My costs are as follows, this is for one in at night, out by day, on our own land.

£0 Livery
£24 Hay
£14 Blacksmith
£0 Insurance - but have to insure land and buildings, can't remember premium though
£29 COusin Jack bedding - one bale per week on rubber mats
£0 Hoof oil
£0 cleaning and care of leather work
£30 hard feed - we own a feed merchants, but if we didn't I would get through about one sack each of A&P Fast Fibre and one high fibre nuts each month, and one tub of Equivite.
£6 wormer - about the same.

£203 per month

Haven't taken into account costs for my new foal, or our two year old who is at grass livery with a friend!
 
[ QUOTE ]
as someone who moved house specifically to move somewhere to have horses at home... i can tell you it's not much cheaper!
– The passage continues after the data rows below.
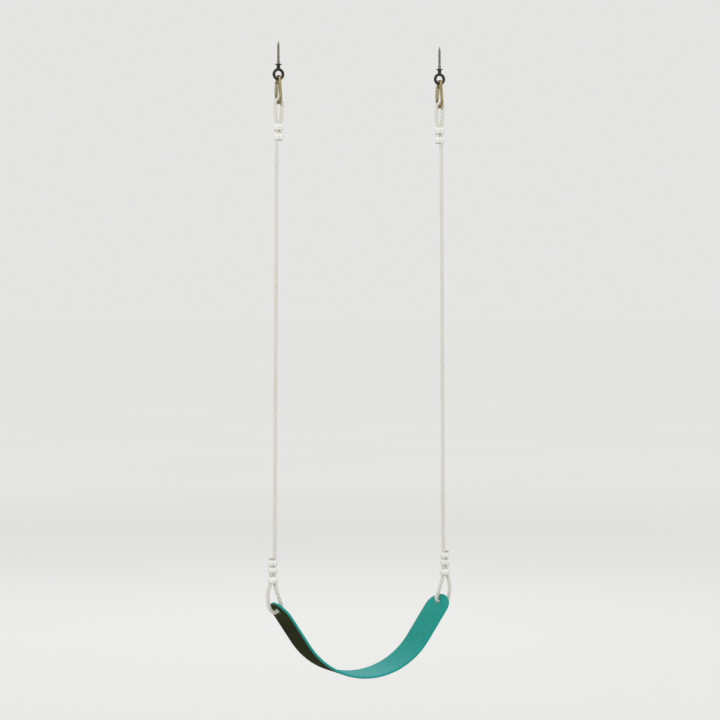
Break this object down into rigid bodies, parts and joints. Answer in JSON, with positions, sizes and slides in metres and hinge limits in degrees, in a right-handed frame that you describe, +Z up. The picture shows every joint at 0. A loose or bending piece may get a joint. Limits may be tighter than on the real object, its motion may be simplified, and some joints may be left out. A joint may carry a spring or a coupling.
{
  "type": "belt swing seat",
  "caption": "Flexible belt swing seat hung on two looped and clamped ropes, with snap hooks on screw eyes for an overhead beam.",
  "frame": {"origin": "on the beam's underside, midway between the two screw eyes", "axes": "+X along the beam from the left screw eye to the right one, +Y away from the viewer and along the direction of swing, +Z up into the beam"},
  "size_m": [0.556, 0.13, 1.7281],
  "materials": {
    "dark_steel": "satin",
    "zinc_steel": "satin",
    "rivet_steel": "satin",
    "spring_steel": "bright",
    "rope": "three-strand laid",
    "clamp_plastic": "gloss",
    "belt_rubber": "fine moulded texture"
  },
  "bodies": {
    "hangers": {"left_screw_eye": "dark_steel", "right_screw_eye": "dark_steel"},
    "left_hook": {"left_snap_hook": "zinc_steel", "left_gate_rivet": "rivet_steel"},
    "left_gate": {"left_gate": "zinc_steel", "left_gate_spring": "spring_steel"},
    "left_rope": {"left_rope": "rope", "left_top_clamp_upper": "clamp_plastic", "left_top_clamp_lower": "clamp_plastic", "left_seat_clamp_upper": "clamp_plastic", "left_seat_clamp_lower": "clamp_plastic", "left_seat_bead": "clamp_plastic"},
    "right_hook": {"right_snap_hook": "zinc_steel", "right_gate_rivet": "rivet_steel"},
    "right_gate": {"right_gate": "zinc_steel", "right_gate_spring": "spring_steel"},
    "right_rope": {"right_rope": "rope", "right_top_clamp_upper": "clamp_plastic", "right_top_clamp_lower": "clamp_plastic", "right_seat_clamp_upper": "clamp_plastic", "right_seat_clamp_lower": "clamp_plastic", "right_seat_bead": "clamp_plastic"},
    "belt": {"belt": "belt_rubber"}
  },
  "joints": [
    {"name": "left_swing", "type": "hinge", "parent": "hangers", "child": "left_hook", "pos_m": [-0.24, 0, -0.041], "axis": [1, 0, 0], "range_deg": [-60, 60]},
    {"name": "left_sway", "type": "hinge", "parent": "left_hook", "child": "left_rope", "pos_m": [-0.24, 0, -0.105], "axis": [0, 1, 0], "range_deg": [-8, 8]},
    {"name": "left_gate_hinge", "type": "hinge", "parent": "left_hook", "child": "left_gate", "pos_m": [-0.24, 0.01046, -0.05075], "axis": [1, 0, 0], "range_deg": [-25, 0], "stiffness_Nm_per_rad": 0.05, "springref_deg": 11.46},
    {"name": "right_swing", "type": "hinge", "parent": "hangers", "child": "right_hook", "pos_m": [0.24, 0, -0.041], "axis": [1, 0, 0], "range_deg": [-60, 60]},
    {"name": "right_sway", "type": "hinge", "parent": "right_hook", "child": "right_rope", "pos_m": [0.24, 0, -0.105], "axis": [0, 1, 0], "range_deg": [-8, 8]},
    {"name": "right_gate_hinge", "type": "hinge", "parent": "right_hook", "child": "right_gate", "pos_m": [0.24, 0.01046, -0.05075], "axis": [1, 0, 0], "range_deg": [-25, 0], "stiffness_Nm_per_rad": 0.05, "springref_deg": 11.46},
    {"name": "belt_level", "type": "hinge", "parent": "left_rope", "child": "belt", "pos_m": [-0.24, 0, -1.474], "axis": [0, 1, 0], "range_deg": [-8, 8]}
  ],
  "couplings": [
    {"joint": "right_swing", "follows": "left_swing", "ratio": 1},
    {"joint": "right_sway", "follows": "left_sway", "ratio": 1},
    {"joint": "belt_level", "follows": "left_sway", "ratio": -1}
  ]
}
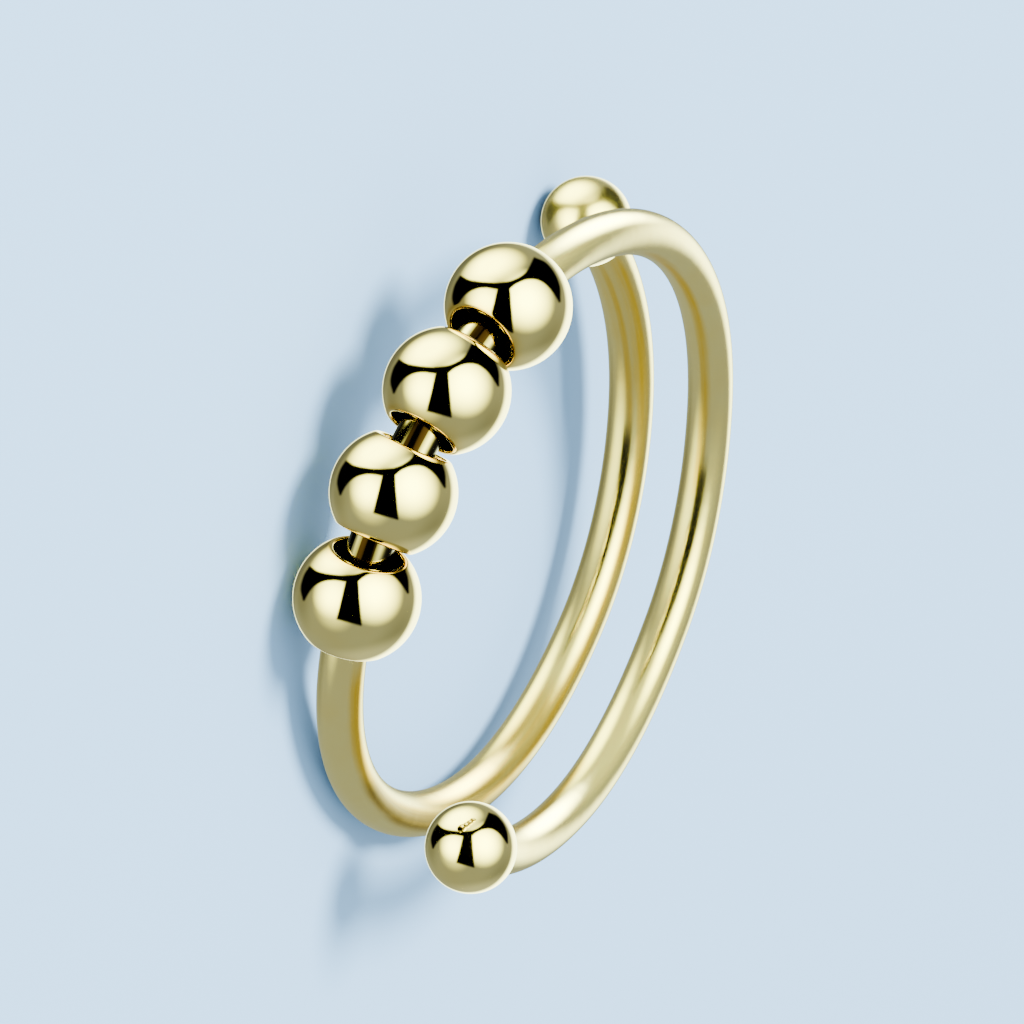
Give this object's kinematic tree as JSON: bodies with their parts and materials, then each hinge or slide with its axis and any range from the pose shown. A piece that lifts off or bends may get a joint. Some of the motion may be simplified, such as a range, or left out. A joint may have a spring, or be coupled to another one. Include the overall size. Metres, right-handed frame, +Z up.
{
  "type": "spinner ring",
  "caption": "Open adjustable finger ring of coiled round wire with a ball on each end and a row of polished drilled beads that spin on the wire.",
  "frame": {"origin": "on the surface that the ring rests on, under the middle of its box", "axes": "+Z up from that surface; the row of beads faces -Y, the end balls are at +X and -X"},
  "size_m": [0.0226, 0.0216, 0.0058],
  "materials": {
    "wire": "polished pale gold plating on brass wire",
    "beads": "mirror-polished pale gold plating"
  },
  "bodies": {
    "ring": {"ring_wire": "wire"},
    "bead_1_body": {"bead_1": "beads"},
    "bead_2_body": {"bead_2": "beads"},
    "bead_3_body": {"bead_3": "beads"},
    "bead_4_body": {"bead_4": "beads"}
  },
  "joints": [
    {"name": "bead_1_spin", "type": "hinge", "parent": "ring", "child": "bead_1_body", "pos_m": [-0.00438, -0.00782, 0.0039], "axis": [-0.8649, 0.4772, 0.1556], "continuous": true},
    {"name": "bead_2_spin", "type": "hinge", "parent": "ring", "child": "bead_2_body", "pos_m": [-0.0012, -0.00888, 0.00331], "axis": [-0.9714, 0.1388, 0.1928], "continuous": true},
    {"name": "bead_3_spin", "type": "hinge", "parent": "ring", "child": "bead_3_body", "pos_m": [0.00212, -0.00875, 0.0026], "axis": [-0.9537, -0.2145, 0.2108], "continuous": true},
    {"name": "bead_4_spin", "type": "hinge", "parent": "ring", "child": "bead_4_body", "pos_m": [0.00519, -0.00744, 0.0019], "axis": [-0.8151, -0.5455, 0.1951], "continuous": true}
  ]
}
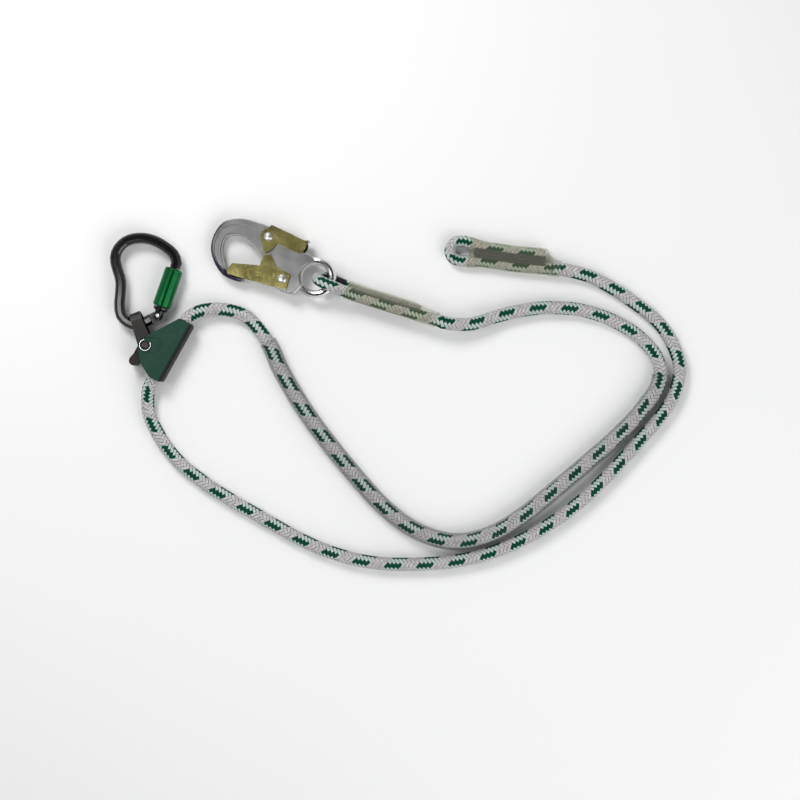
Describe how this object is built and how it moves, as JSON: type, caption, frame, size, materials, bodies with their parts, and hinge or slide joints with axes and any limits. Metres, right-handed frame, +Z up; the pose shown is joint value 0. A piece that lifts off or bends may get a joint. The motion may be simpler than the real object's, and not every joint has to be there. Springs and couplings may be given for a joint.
{
  "type": "rope positioning lanyard",
  "caption": "Adjustable tree climbing lanyard: braided rope with sewn eyes, a locking snap hook on one end, a cam rope adjuster with a locking carabiner, and a clear wear sleeve.",
  "frame": {"origin": "on the floor under the centre of the box around the metal hardware", "axes": "+X runs from the carabiner towards the snap hook's eye, +Z is up from the floor the lanyard lies on, +Y completes the right-handed set and is up the page of the layout"},
  "size_m": [0.5522, 0.3389, 0.032],
  "materials": {
    "braided_rope": "tight herringbone braid, grey with green tracer marks",
    "clear_sleeve": "clear flexible tube, glossy, lightly scuffed",
    "shrink_cover": "clear heat-shrunk film, glossy",
    "stitching": "dark polyester thread, dense zigzag rows",
    "guard": "black, matt",
    "green_paint": "dark green, satin",
    "dark_cast": "dark brown-black, satin",
    "olive_strap": "dark olive, satin, worn where it bends",
    "bright_steel": "bright",
    "black_alloy": "black anodised, satin",
    "green_alloy": "bright green anodised, satin",
    "forged_steel": "forged and tumbled, satin",
    "zinc_steel": "yellow-olive zinc plating, satin"
  },
  "bodies": {
    "lanyard": {"rope": "braided_rope", "wear_sleeve": "clear_sleeve", "hook_eye_loop": "braided_rope", "hook_eye_guard": "guard", "hook_eye_stitching": "stitching", "hook_eye_cover": "shrink_cover", "tail_eye_loop": "braided_rope", "tail_eye_stitching": "stitching", "tail_eye_cover": "shrink_cover", "adjuster_shell": "green_paint", "cam_pin": "bright_steel", "cam_pin_clip": "bright_steel", "cam_spring": "bright_steel"},
    "adjuster_cam": {"adjuster_cam": "dark_cast"},
    "adjuster_bail": {"adjuster_bail": "olive_strap"},
    "carabiner": {"carabiner_body": "black_alloy", "gate_hinge_rivet": "bright_steel"},
    "carabiner_gate": {"carabiner_gate": "black_alloy", "gate_plunger": "bright_steel", "gate_return_spring": "bright_steel", "lock_guide_pin": "bright_steel", "lock_spring": "bright_steel"},
    "lock_collar": {"lock_collar": "black_alloy"},
    "lock_sleeve": {"lock_sleeve": "green_alloy"},
    "snap_hook": {"hook_body": "forged_steel", "hook_gate_rivet": "bright_steel", "hook_gate_spring": "bright_steel", "lock_lever_rivet": "bright_steel", "lock_lever_spring": "bright_steel"},
    "hook_gate": {"hook_gate": "zinc_steel"},
    "lock_lever": {"lock_lever": "zinc_steel"}
  },
  "joints": [
    {"name": "cam_swing", "type": "hinge", "parent": "lanyard", "child": "adjuster_cam", "pos_m": [-0.0733, -0.0437, 0.0106], "axis": [0, 0, 1], "range_deg": [0, 22], "stiffness_Nm_per_rad": 0.1, "springref_deg": -17.19},
    {"name": "bail_swing", "type": "hinge", "parent": "lanyard", "child": "adjuster_bail", "pos_m": [-0.0733, -0.0437, 0.0106], "axis": [0, 0, 1], "range_deg": [-12, 40]},
    {"name": "carabiner_swing", "type": "hinge", "parent": "adjuster_bail", "child": "carabiner", "pos_m": [-0.0807, -0.0235, 0.0101], "axis": [0.9852, 0.1713, 0], "range_deg": [0, 60]},
    {"name": "carabiner_gate_swing", "type": "hinge", "parent": "carabiner", "child": "carabiner_gate", "pos_m": [-0.0623, -0.0151, 0.0101], "axis": [0, 0, 1], "range_deg": [0, 22], "stiffness_Nm_per_rad": 0.5, "springref_deg": -22.92},
    {"name": "lock_slide", "type": "slide", "parent": "carabiner_gate", "child": "lock_collar", "axis": [0.3289, 0.9444, 0], "range_m": [-0.0015, 0], "stiffness_N_per_m": 300, "springref_m": 0.003},
    {"name": "lock_twist", "type": "hinge", "parent": "lock_collar", "child": "lock_sleeve", "pos_m": [-0.0623, -0.0151, 0.0101], "axis": [0.3289, 0.9444, 0], "range_deg": [0, 90], "stiffness_Nm_per_rad": 0.01, "springref_deg": -28.65},
    {"name": "snap_hook_swing", "type": "hinge", "parent": "lanyard", "child": "snap_hook", "pos_m": [0.10381, 0.01515, 0.01708], "axis": [0.3616, 0.9323, 0], "range_deg": [0, 75]},
    {"name": "hook_gate_swing", "type": "hinge", "parent": "snap_hook", "child": "hook_gate", "pos_m": [0.05762, 0.01943, 0.01252], "axis": [0.0957, -0.0265, -0.9951], "range_deg": [0, 22], "stiffness_Nm_per_rad": 0.5, "springref_deg": -22.92},
    {"name": "lock_lever_press", "type": "hinge", "parent": "snap_hook", "child": "lock_lever", "pos_m": [0.04432, 0.05975, 0.01017], "axis": [0.0957, -0.0265, -0.9951], "range_deg": [0, 14], "stiffness_Nm_per_rad": 0.2, "springref_deg": -17.19}
  ],
  "couplings": [
    {"joint": "lock_lever_press", "follows": "hook_gate_swing", "ratio": 0.636}
  ]
}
ok, so you won't have to pay livery. but instead you have to maintain your land and stables (headache), get smaller quantities of hay/feed/wormer etc so that ends up more expensive. then, of course, you'll need transport because you'll be lonely (well, i did)... and then you'll miss the facilities so have to have a school made...
and if you go on holiday, you have to pay someone MUCH more than livery costs to housesit...

and when you're knee deep in mud (because the guttering has broken on the front of the stables), losing wellies... you'll wonder why you bothered!

can you tell i'm having a bad mud/stable/horse day?
grin.gif


[/ QUOTE ]

No, I agree with you. I'd always wanted to keep my horses at home and it took a lot of stress and hard work to be able to make it happen... and while it was brilliant to be able to see them out of the window, it was also really quite lonely and unsociable. I didn't even think I liked any of the people at my yard that much, but I missed them when they weren't there... and the maintenance etc was more work than I'd bargained for, plus I definitely found the lack of facilities a downer.